Parallel Algorithms and Software for High-Throughput Sequence Assembly

High-throughput next-generation DNA sequencing technologies (NGS) are causing a major revolution in life sciences research by allowing rapid and cost-effective sampling of genomes and transcriptomes (expressed genomic sequences). Assembly of genomes and transcriptomes from billions of such randomly sampled sequences is an important problem in computational biology. While significant strides have been made, much work remains in addressing the diverse and rapidly emerging platforms, improving assembly quality, and scaling to both large-scale data sizes and large genomes.

This project will harness the power of high performance computing to develop effective solutions for sequence assembly. It will lead to the development of scalable, efficient parallel algorithms and a parallel integrated software framework for genome and transcriptome assembly. The project seeks to advance the state of the art by targeting important unsolved problems such as hybrid assembly of sequences from multiple NGS platforms, making fundamental algorithmic advances to improve assembly quality, and conducting an in-depth effort at parallel algorithms development for the entire gamut of problems that arise in connection with assembly. It will be carried out by an interdisciplinary team of investigators, in partnership with leading NGS manufacturers and academicians involved in large plant genome sequencing projects.

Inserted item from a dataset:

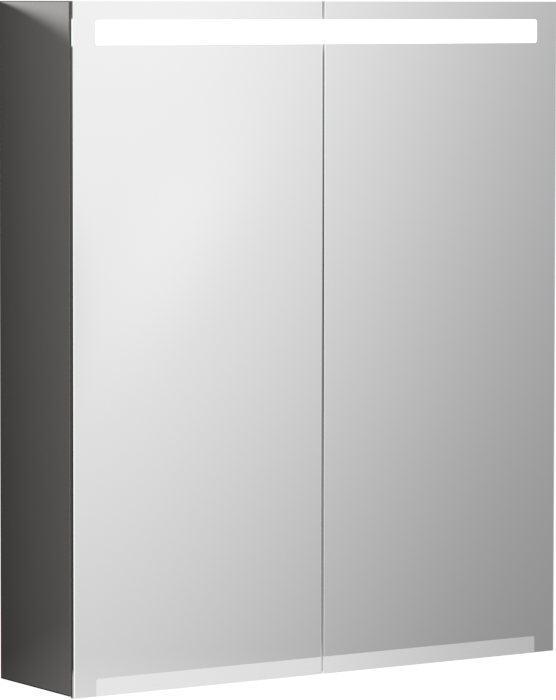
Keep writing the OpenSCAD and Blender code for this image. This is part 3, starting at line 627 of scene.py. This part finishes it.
# Ground edge: grey-green, because one looks through the width of the glass.
ground_edge, tree, shader, spot = finish("ground_glass_edge", "BsdfPrincipled",
    Base_Color=linear("#a9c6bb"), Roughness=0.25, IOR=1.52, Transmission_Weight=0.5)
wheel_marks = put(tree, "TexNoise", Vector=spot, Scale=1 / (1.0 * MM))
put(tree, "Bump", Height=wheel_marks, Distance=0.02 * MM, to=shader.inputs["Normal"])

shelf_arris = 0.7 * MM
for name in ("upper_shelf", "lower_shelf"):
    c0, c1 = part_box(name)
    shelf = slab(name + "_glass", box_outline(c0.x, c1.x, c0.y, c1.y), shelf_arris, (c0.z, c1.z),
        (0, 1, 2), (shelf_arris, shelf_arris), 1, 1)
    shelf.data.materials.append(clear_glass)
    shelf.data.materials.append(ground_edge)
    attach(shelf, "carcass")
    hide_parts(name)

# Bright chrome on turned steel: a hard clear shine, barely clouded by handling.
chrome, tree, shader, spot = finish("bright_chrome", "BsdfPrincipled", Base_Color=linear("#e6e7e8"),
    Metallic=1.0)
polish = put(tree, "TexNoise", Vector=spot, Scale=1 / (3 * MM))
put(tree, "MapRange", Value=polish, **noise_span, To_Min=0.06, To_Max=0.12, to=shader.inputs["Roughness"])
dress(chrome, "shelf_supports")


# ---------------------------------------------------------------------------
# Doors. Each is two 3 mm mirror sheets bonded back to back. The front sheet is left open for
# the opal light window and for the satin grip strip, and its edges are ground and polished.

# Satin-etched glass over silver: the image comes back blurred, as a soft grey-white.
satin, tree, shader, spot = finish("satin_etched_glass_painted_glow", "BsdfPrincipled", Base_Color=linear("#fcfcfc"),
    Metallic=1.0, Roughness=0.21, Emission_Color=linear("#f8f8f8"))
etch = put(tree, "TexNoise", Vector=spot, Scale=1 / (0.7 * MM), Detail=3.0)
put(tree, "Bump", Height=etch, Distance=0.004 * MM, to=shader.inputs["Normal"])
# The etch has a painted glow, which grows towards the gap between the doors and is strongest at
# the cut end there.
grip_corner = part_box("right_grip_strip")[1]
far_glow, gap_glow, end_glow = 0.13, 0.21, 0.10
gap_end = 1.7 * MM
aside = put(tree, "Math", operation="ABSOLUTE", in0=put(tree, "SeparateXYZ", Vector=spot))
to_gap = put(tree, "MapRange", Value=aside, From_Min=grip_corner.x, From_Max=0, To_Min=far_glow,
    To_Max=gap_glow)
cut_end = put(tree, "Math", operation="COMPARE", in0=aside, in1=0.0, in2=gap_end)
put(tree, "Math", operation="MULTIPLY_ADD", in0=cut_end, in1=end_glow, in2=to_gap,
    to=shader.inputs["Emission Strength"])
dress(satin, "left_grip_strip", "right_grip_strip")

# Lit opal acrylic in the window: even and full white from edge to edge.
window, tree, shader, spot = finish("lit_window_acrylic", "BsdfPrincipled", Base_Color=linear("#d9d9d9"),
    Roughness=0.5, Emission_Color=linear("#ffffff"), Emission_Strength=0.85)
window_skin = put(tree, "TexNoise", Vector=spot, Scale=1 / (0.8 * MM))
put(tree, "Bump", Height=window_skin, Distance=0.005 * MM, to=shader.inputs["Normal"])
dress(window, "left_light_panel", "right_light_panel")


def glass_edge(name, dark, pale, glow, **settings):
    """A ground glass edge of two near shades. It gives off painted light by its height, as the
    (height, brightness) pairs say: beside the window it stands for the window's light carried along
    inside the sheets, and elsewhere it is painted light and shade."""
    made, tree, shader, spot = finish(name, "BsdfPrincipled", **settings)
    wheel = put(tree, "TexNoise", Vector=spot, Scale=1 / (2 * MM))
    put(tree, "Mix", data_type="RGBA", Factor=wheel, in6=linear(dark), in7=linear(pale),
        to=shader.inputs["Base Color"])
    height = put(tree, "SeparateXYZ", Vector=spot).outputs[2]
    share = put(tree, "MapRange", Value=height, From_Min=low[2], From_Max=high[2])
    put(tree, "ValToRGB", Fac=share, stops=[((z - low[2]) / (high[2] - low[2]), tone) for z, tone in glow],
        to=shader.inputs["Emission Strength"])
    return made


band_low, band_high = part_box("left_light_panel")[0].z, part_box("left_light_panel")[1].z
grip_top = grip_corner.z
hair = 0.4 * MM
glass_light = linear("#fdffff")
gap_light = linear("#fdfffd")
# The outer edges are painted dark, as painted shade; painted light makes them shine only beside the
# window and at the grip strip, and the window's shine starts and ends within a hair.
front_outer_edge = glass_edge("front_sheet_outer_edge_painted_shade_and_light", "#1b1d1c", "#242625",
    [(low[2], 0.38), (grip_top + 4 * MM, 0.36), (grip_top + 12 * MM, 0.006), (-0.40, 0.006),
     (-0.26, 0.015), (-0.15, 0.04), (-0.05, 0.08), (band_low - hair, 0.11), (band_low, 1.0),
     (band_high, 1.0), (band_high + hair, 0.11), (high[2], 0.10)],
    Roughness=0.7, Specular_IOR_Level=0.1, Emission_Color=glass_light)
rear_outer_edge = glass_edge("rear_sheet_outer_edge_painted_shade", "#2a2e2c", "#333735",
    [(low[2], 0.01), (0, 0.01), (high[2], 0.02)],
    Roughness=0.7, Specular_IOR_Level=0.25, Emission_Color=glass_light)
# The edges in the gap between the doors are painted lighter than the outer ones, with painted light
# that changes with height as listed.
front_gap_edge = glass_edge("front_sheet_gap_edge_painted_light", "#3c3e3d", "#474948",
    [(low[2], 0.36), (grip_top - 1 * MM, 0.34), (grip_top + 2 * MM, 0.28), (-0.57, 0.22),
     (-0.467, 0.19), (-0.36, 0.08), (-0.26, 0.04), (-0.10, 0.08), (-0.01, 0.13), (band_low, 0.35),
     (band_high, 0.40), (high[2], 0.34)],
    Roughness=0.7, Specular_IOR_Level=0.25, Emission_Color=gap_light)
rear_gap_edge = glass_edge("rear_sheet_gap_edge_painted_light", "#616463", "#6e706f",
    [(low[2], 0.36), (grip_top - 1 * MM, 0.42), (-0.62, 0.22), (-0.50, 0.15), (-0.36, 0.21),
     (-0.26, 0.29), (-0.11, 0.41), (-0.01, 0.48), (band_low, 0.60), (band_high, 0.60),
     (band_high + hair, 0.32), (high[2], 0.30)],
    Roughness=0.7, Specular_IOR_Level=0.25, Emission_Color=gap_light)
# The slanting cuts along the front: polished outside, ground satin in the gap; their brightness is
# partly their own reflection and partly a painted highlight, set by height.
outer_cut = glass_edge("polished_outer_cut_painted_highlight", "#f5f5f5", "#fbfbfb",
    [(low[2], 0.12), (-0.30, 0.08), (0, 0.03), (high[2], 0.03)],
    Metallic=1.0, Roughness=0.1, Emission_Color=glass_light)
gap_cut = glass_edge("ground_gap_cut_painted_highlight", "#8f908f", "#9c9d9c",
    [(low[2], 0.24), (-0.57, 0.24), (-0.467, 0.31), (-0.26, 0.42), (-0.05, 0.56), (high[2], 0.56)],
    Roughness=0.4, Emission_Color=gap_light)

upright_cut = 1.2 * MM
level_cut = 0.2 * MM
cut_depth = 0.5 * MM
corner_steps = 8


def arc(u, v, r, start, end):
    """Points on a quarter circle about (u, v), from one angle to another in degrees."""
    a = np.radians(np.linspace(start, end, corner_steps))
    return np.stack([u + r * np.cos(a), v + r * np.sin(a)], 1).tolist()


band_r = 3 * MM
grip_r = 2.5 * MM
for side, sign in (("left", 1), ("right", -1)):
    c0, c1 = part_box(side + "_front_mirror")
    g0, g1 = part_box(side + "_grip_strip")
    outer, inner = (c0.x, c1.x) if sign > 0 else (-c1.x, -c0.x)
    notch = g0.x if sign > 0 else -g1.x
    # Drawn for the left door: bottom, grip notch, gap edge, window notch, gap edge, top, outer edge.
    outline = [(outer, c0.z), (notch, c0.z)]
    outline += arc(notch + grip_r, g1.z - grip_r, grip_r, 180, 90)
    outline += [(inner, g1.z), (inner, band_low)]
    outline += arc(notch + band_r, band_low + band_r, band_r, 270, 180)
    outline += arc(notch + band_r, band_high - band_r, band_r, 180, 90)
    outline += [(inner, band_high), (inner, c1.z), (outer, c1.z)]
    # The gap edges run from the grip notch to the window notch and from there to the top. Materials:
    # 0 is the mirror, 1 the outer edge, 2 its cut, 3 the gap edge and 4 its cut.
    gap_edges = [2 + corner_steps, len(outline) - 3]
    outer_edge, level_edges = -1, [0, -2]
    inset = np.zeros(len(outline))
    inset[gap_edges] = upright_cut
    inset[outer_edge] = upright_cut
    inset[level_edges] = level_cut
    sides = np.ones(len(outline), int)
    sides[gap_edges] = 3
    cuts = np.full(len(outline), 2)
    cuts[gap_edges] = 4
    front = slab(side + "_mirror_front_sheet", np.array(outline) * (sign, 1), inset, (c0.y, c1.y),
        (0, 2, 1), (cut_depth, 0), sides, cuts)
    for material in (silvered, front_outer_edge, outer_cut, front_gap_edge, gap_cut):
        front.data.materials.append(material)
    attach(front, side + "_door")
    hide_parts(side + "_front_mirror")

    # The rear sheet faces the inside; the opal strip is let into it from the gap. Its gap edges, below
    # and above the strip, take material 2.
    c0, c1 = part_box(side + "_rear_mirror")
    r0, r1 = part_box(side + "_light_panel")
    strip = r0.x if sign > 0 else -r1.x
    outline = [(outer, c0.z), (inner, c0.z), (inner, band_low), (strip, band_low), (strip, band_high),
        (inner, band_high), (inner, c1.z), (outer, c1.z)]
    rear = slab(side + "_mirror_rear_sheet", np.array(outline) * (sign, 1), 0, (c0.y, c1.y),
        (0, 2, 1), (0, 0), (1, 2, 1, 1, 1, 2, 1, 1), 1)
    for material in (silvered, rear_outer_edge, rear_gap_edge):
        rear.data.materials.append(material)
    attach(rear, side + "_door")
    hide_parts(side + "_rear_mirror")


# ---------------------------------------------------------------------------
# Hinges. Two to a door: a cast arm screwed to the side panel, a stamped steel link that turns on
# two pins, and a cast plate bonded to the door's inner mirror.

for side in ("left", "right"):
    dress(cast_zinc, side + "_hinge_arms", side + "_hinge_plates")
    dress(plated_steel, side + "_hinge_links", side + "_arm_pins", side + "_door_pins")
dress(plated_steel, "hinge_screws")


# ---------------------------------------------------------------------------
# Door buffers. Clear silicone buttons, cast and self-adhesive, on the front edges of the top and
# bottom panels. The doors close against them.

# Clear silicone: water-white and soft, a little cloudy.
silicone, tree, shader, spot = finish("clear_silicone", "BsdfPrincipled", Base_Color=linear("#f1f5f5"),
    Roughness=0.25, IOR=1.41, Transmission_Weight=0.7)
cast_skin = put(tree, "TexNoise", Vector=spot, Scale=1 / (1.0 * MM))
put(tree, "Bump", Height=cast_skin, Distance=0.01 * MM, to=shader.inputs["Normal"])
dress(silicone, "door_bumpers")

The project will lead to the release of a scalable parallel software package for sequence assembly that will be made available to the scientific community. Postdoctoral and graduate students will be trained in computer science driven interdisciplinary research and in writing efficient high performance computing software. The project will influence curriculum development and will lead to educational materials in bioinformatics for next-generation sequencing.